Two Capital Projects buildings win Oxford Preservation Trust awards
The Kennedy Institute of Rheumatology at Old Road Campus and the Wolfson Building at the John Radcliffe hospital were both among the winners at the 2021 Oxford Preservation Trust (OPT) awards
The annual awards aim to celebrate the finest additions to Oxford's built environment. They usually include several major University construction projects and this year is no exception.
The Wolfson Building received a plaque - OPT's highest accolade for the best new buildings created in the city. Completed in 2020, it provides purpose-built facilities for the Wolfson Centre for the Prevention of Stroke and Dementia, as well as research space for the Wellcome Centre for Integrative Neuroimaging. Both these units are part of the University’s Nuffield Department of Clinical Neurosciences within the Medical Sciences Division.

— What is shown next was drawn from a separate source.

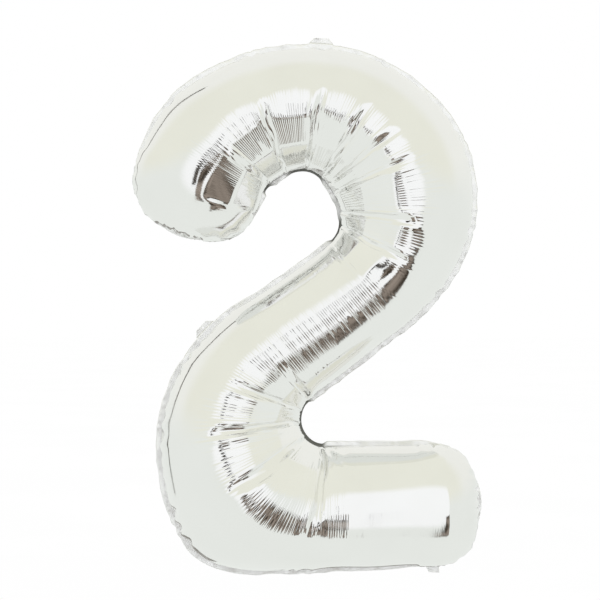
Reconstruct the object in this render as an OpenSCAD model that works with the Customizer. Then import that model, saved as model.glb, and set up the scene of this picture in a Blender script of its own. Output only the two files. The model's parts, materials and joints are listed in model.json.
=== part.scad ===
// Number balloon: a figure two made of two foil panels, welded together round their edge and
// filled with gas. The row frame has +Z up, the front towards -Y, and its origin at the eyelet
// of the top hanging tab. Inside the modules the figure stands near z = 0, with x = 0 near its
// middle, and place() then moves it to the row frame. All sizes are in millimetres.

/* [Bowl of the figure] */
// Radius of the spine, the middle line of the tube, round the bowl
bowl_r = 162; // [155:1:175]
// Sideways place of the bowl's centre
bowl_x = -13; // [-20:1:0]
// Height of the bowl's centre
bowl_z = 589; // [575:1:600]
// Where the hook's round end starts, in degrees round the bowl from +X
hook_angle = 160; // [140:1:175]

/* [Bend and base of the figure] */
// Radius of the spine round the lower left bend
bend_r = 131; // [125:1:140]
// Sideways place of the bend's centre
bend_x = 27; // [15:1:40]
// Height of the bend's centre
bend_z = 246; // [240:1:255]
// Sideways place where the base's round end starts
base_end_x = 177; // [150:1:200]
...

Meanwhile the Kennedy Institute's recent rooftop extension received both a certificate commending it as one of Oxford's best new buildings and the OPT Green Award in recognition of the project team's efforts to create a more sustainable building. The Institute's main structure was built several years ago, but over the last year a rooftop extension has been added to give the building's occupants more space. In both cases, design and construction was managed by the Capital Projects team, with the close involvement of other teams including Environmental Sustainability, who played a key part in increasing energy efficiency at the Kennedy Institute.

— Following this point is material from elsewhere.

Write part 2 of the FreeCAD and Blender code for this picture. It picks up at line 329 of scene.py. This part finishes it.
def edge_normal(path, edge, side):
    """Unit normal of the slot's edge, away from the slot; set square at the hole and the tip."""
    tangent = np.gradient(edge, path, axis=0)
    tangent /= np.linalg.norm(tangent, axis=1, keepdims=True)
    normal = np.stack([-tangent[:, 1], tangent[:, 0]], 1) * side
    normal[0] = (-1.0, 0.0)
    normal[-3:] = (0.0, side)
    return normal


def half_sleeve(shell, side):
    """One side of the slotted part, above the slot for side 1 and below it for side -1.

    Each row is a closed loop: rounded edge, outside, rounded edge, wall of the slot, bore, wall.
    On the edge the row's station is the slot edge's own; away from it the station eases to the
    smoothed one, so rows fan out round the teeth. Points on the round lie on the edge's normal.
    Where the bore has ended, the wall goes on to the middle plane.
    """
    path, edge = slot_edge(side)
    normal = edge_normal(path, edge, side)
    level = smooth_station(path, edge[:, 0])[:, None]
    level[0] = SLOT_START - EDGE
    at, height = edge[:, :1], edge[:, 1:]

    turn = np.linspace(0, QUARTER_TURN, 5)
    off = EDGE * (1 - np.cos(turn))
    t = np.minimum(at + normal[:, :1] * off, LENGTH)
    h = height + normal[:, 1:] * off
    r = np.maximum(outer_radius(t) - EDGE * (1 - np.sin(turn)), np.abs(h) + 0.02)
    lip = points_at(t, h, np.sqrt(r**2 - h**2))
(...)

The rooftop extension drew on the principles of Passivhaus design, creating an very airtight structure with all windows triple-glazed and care taken throughout to seal gaps and eliminate ‘thermal bridging’ – a problem in which heat-conducting elements such as metal fixings protrude through the building’s insulation, allowing heat to escape more easily than it should.
As well as focusing on the extension itself, the team also worked hard to improve the existing building’s environmental performance – a challenging task as it had not been designed with airtightness in mind. They added insulation and in some places removed unnecessary glazing, ultimately creating a building with very limited permeability to air, combining plenty of daylight with excellent glare control.